Like me, countless people have been exposed to someone who has or may have the coronavirus. I’m starting to reckon with the staggering implications.

On Friday I played soccer at a park. Then on Saturday evening my wife and I went and got some drinks and dinner with three other friends.

We did make concessions to the pandemic: We walked to the wine bar, avoiding public transportation or Uber. As we talked about the coronavirus — because what else is there to talk about right now — the five of us made sure we didn’t touch each other or share drinks. I got compliments on the contortions I made to scratch my face with my sleeve instead of my hands. We vigorously deployed my wife’s 62% alcohol lavender hand sanitizer.

But still, we bought hamburgers and milkshakes that servers handed to us, ate them at tables which would soon seat other customers, used trays and glasses that others would soon use, and walked home feeling a lot better than we did having stayed inside all day.

Then I woke up on Sunday morning and learned that someone I knew — someone I spend a lot of time around and had had a beer with on Thursday — was displaying all three of the most telling symptoms of the virus: fever, coughing, shortness of breath. He hadn’t yet been tested, but someone at his gym had, and came up positive. All of a sudden, I had to stare something straight in the face: I might have it, and might have infected the other patrons of the wine bar, the servers, or even my friends.

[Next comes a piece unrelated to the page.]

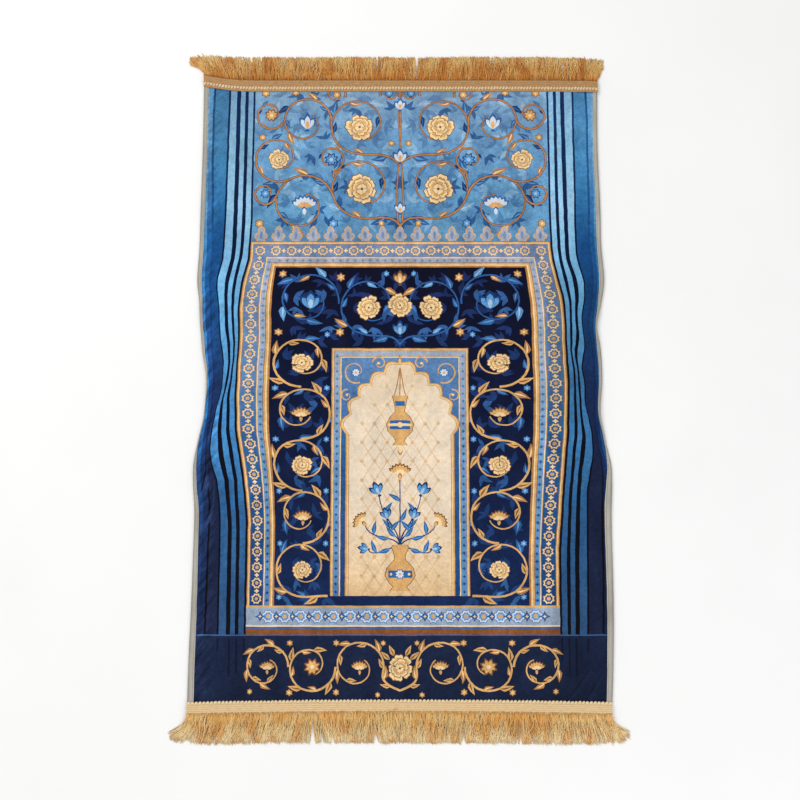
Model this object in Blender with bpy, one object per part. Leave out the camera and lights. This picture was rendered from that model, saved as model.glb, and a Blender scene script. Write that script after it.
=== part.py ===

This pandemic has transformed just about every choice we make into an ethical conundrum. Ordering delivery, going to the grocery store, seeing other people, seeing your own partner — nearly every basic thing we do must now confront the question, Will that infect me and perhaps cause me to infect others?

I live in the UK, where the government has, on the advice of scientists, steered clear of the strictest measures of social distancing (though that may soon change). I have no idea if my symptomatic friend actually has COVID-19. Even if he does, I have no idea if I have the virus — at the moment I present no symptoms whatsoever. And even if I have it, I have no idea if I infected anybody else.

As I now commence isolation, I’m left to think about every single person I’ve interacted with in some way in the past several days, and who they’ve interacted with, and who they’ve interacted with, and who they've interacted with. How many of them are diligently washing their hands, or avoiding large gatherings, or staying away from crowded public areas such as airports? I’m reaching out to those I can think of, but how many will respond with appropriate caution? How many of them have compromised immune systems? What about their loved ones? And I now realize that a very large number of people — in China, in Italy, in Boston, in Seattle, in anywhere — are probably pondering versions of this very thing, or probably will soon. (If you have an interesting story to tell about it, I am at alex.campbell@buzzfeed.com. I’d love to hear from you.)

Others have written eloquently of the importance of social distancing. But the scale and scope of this is something every single one of us is having to grapple with. Things that felt like a dumb overreaction a week ago — “Canceling vacation? Really?” — now feel hilariously quaint. Or if they don’t, they will soon.

If you still can’t quite believe that you need to take these measures, or that people’s lives may hang in the balance, or if you still think that it will be okay because the numbers where you live aren’t so bad yet, I am not here to scold you.

But if you do go out, and you do risk infecting somebody else, you may feel the guilt — and the fear — that I’m struggling with right now. Trust me, it’s not worth it.